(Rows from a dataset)
******************************
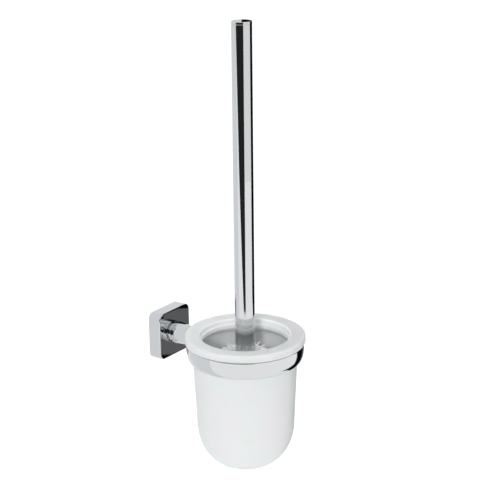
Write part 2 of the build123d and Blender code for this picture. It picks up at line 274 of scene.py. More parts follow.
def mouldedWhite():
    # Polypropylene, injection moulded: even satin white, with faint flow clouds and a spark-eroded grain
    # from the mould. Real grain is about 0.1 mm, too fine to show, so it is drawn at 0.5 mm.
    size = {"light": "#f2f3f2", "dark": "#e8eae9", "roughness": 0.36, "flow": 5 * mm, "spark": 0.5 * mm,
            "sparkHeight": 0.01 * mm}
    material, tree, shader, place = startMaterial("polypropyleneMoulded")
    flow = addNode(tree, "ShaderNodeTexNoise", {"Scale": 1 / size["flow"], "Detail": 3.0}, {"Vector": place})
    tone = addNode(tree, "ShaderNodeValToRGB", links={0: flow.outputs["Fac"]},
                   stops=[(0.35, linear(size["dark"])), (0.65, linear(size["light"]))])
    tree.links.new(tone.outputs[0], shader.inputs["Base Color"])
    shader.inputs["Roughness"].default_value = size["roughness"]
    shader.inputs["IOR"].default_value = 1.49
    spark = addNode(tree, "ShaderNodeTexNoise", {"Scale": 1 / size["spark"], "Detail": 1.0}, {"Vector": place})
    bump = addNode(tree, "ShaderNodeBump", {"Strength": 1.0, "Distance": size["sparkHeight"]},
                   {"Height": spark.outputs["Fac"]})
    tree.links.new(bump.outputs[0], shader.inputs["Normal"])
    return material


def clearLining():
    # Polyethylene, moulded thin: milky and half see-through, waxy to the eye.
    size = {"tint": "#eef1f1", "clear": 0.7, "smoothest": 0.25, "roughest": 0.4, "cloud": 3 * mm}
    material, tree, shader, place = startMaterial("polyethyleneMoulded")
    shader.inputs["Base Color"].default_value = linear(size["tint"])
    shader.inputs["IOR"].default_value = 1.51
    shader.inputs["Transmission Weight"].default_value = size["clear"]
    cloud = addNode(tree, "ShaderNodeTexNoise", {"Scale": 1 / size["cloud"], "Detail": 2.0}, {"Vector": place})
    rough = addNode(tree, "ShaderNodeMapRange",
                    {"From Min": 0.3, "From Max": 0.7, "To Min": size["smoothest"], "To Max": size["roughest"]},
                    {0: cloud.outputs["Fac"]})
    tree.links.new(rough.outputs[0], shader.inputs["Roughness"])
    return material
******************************
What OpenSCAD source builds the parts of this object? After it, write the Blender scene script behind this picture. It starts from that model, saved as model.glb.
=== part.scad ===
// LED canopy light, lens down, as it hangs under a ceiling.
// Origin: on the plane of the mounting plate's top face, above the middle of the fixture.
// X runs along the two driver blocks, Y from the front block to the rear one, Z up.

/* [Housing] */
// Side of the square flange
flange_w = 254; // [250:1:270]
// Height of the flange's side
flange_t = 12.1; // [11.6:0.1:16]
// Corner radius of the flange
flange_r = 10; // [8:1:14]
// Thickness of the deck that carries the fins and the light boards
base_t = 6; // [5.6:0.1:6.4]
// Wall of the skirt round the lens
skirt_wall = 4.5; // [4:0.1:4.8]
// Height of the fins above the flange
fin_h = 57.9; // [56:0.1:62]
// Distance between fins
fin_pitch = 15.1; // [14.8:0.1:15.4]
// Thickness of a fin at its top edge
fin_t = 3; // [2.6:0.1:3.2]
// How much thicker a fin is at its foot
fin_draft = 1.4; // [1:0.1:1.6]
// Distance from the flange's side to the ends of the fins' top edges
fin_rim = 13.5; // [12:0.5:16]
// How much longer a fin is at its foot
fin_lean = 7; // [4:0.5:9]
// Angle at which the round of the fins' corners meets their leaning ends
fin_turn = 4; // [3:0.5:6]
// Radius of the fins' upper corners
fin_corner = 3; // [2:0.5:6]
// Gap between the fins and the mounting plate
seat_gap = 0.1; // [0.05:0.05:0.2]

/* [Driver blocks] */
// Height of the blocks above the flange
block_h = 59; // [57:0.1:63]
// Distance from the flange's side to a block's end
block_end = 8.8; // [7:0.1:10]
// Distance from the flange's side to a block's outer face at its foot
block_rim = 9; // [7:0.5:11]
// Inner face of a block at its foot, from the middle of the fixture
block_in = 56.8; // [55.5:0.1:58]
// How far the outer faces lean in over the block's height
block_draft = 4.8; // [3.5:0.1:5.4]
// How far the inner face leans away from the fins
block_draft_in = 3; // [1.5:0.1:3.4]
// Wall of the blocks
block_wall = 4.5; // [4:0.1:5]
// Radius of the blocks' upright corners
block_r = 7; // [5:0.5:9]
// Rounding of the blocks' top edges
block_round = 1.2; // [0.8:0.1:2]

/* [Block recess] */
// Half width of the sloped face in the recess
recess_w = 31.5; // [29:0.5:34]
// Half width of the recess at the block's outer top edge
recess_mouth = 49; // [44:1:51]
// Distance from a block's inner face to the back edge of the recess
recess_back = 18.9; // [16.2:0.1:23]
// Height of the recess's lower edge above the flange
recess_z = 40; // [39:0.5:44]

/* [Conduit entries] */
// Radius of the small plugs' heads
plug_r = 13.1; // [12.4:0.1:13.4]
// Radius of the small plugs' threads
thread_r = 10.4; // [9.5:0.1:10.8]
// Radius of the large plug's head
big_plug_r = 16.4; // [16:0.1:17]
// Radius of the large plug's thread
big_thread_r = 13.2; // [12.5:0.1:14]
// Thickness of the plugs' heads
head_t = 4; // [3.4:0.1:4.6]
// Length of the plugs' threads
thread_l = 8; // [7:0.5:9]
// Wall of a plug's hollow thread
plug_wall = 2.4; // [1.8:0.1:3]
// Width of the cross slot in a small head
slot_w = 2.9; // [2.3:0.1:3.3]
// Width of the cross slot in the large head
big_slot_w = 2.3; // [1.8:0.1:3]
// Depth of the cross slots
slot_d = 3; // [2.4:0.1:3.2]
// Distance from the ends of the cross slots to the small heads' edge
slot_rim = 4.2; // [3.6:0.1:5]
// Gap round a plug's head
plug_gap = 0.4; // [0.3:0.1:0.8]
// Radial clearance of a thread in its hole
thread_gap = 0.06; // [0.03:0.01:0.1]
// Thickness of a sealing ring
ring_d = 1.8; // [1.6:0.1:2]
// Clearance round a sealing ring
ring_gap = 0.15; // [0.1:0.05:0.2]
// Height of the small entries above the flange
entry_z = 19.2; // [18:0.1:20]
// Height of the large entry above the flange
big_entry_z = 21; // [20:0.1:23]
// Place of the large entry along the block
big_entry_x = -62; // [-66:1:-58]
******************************
**EXERCISE REQUIREMENTS**
Copy out every line from the material above in which the word "that" appears.

**TASK ANSWER**
What OpenSCAD source builds the parts of this object? After it, write the Blender scene script behind this picture. It starts from that model, saved as model.glb.
// Thickness of the deck that carries the fins and the light boards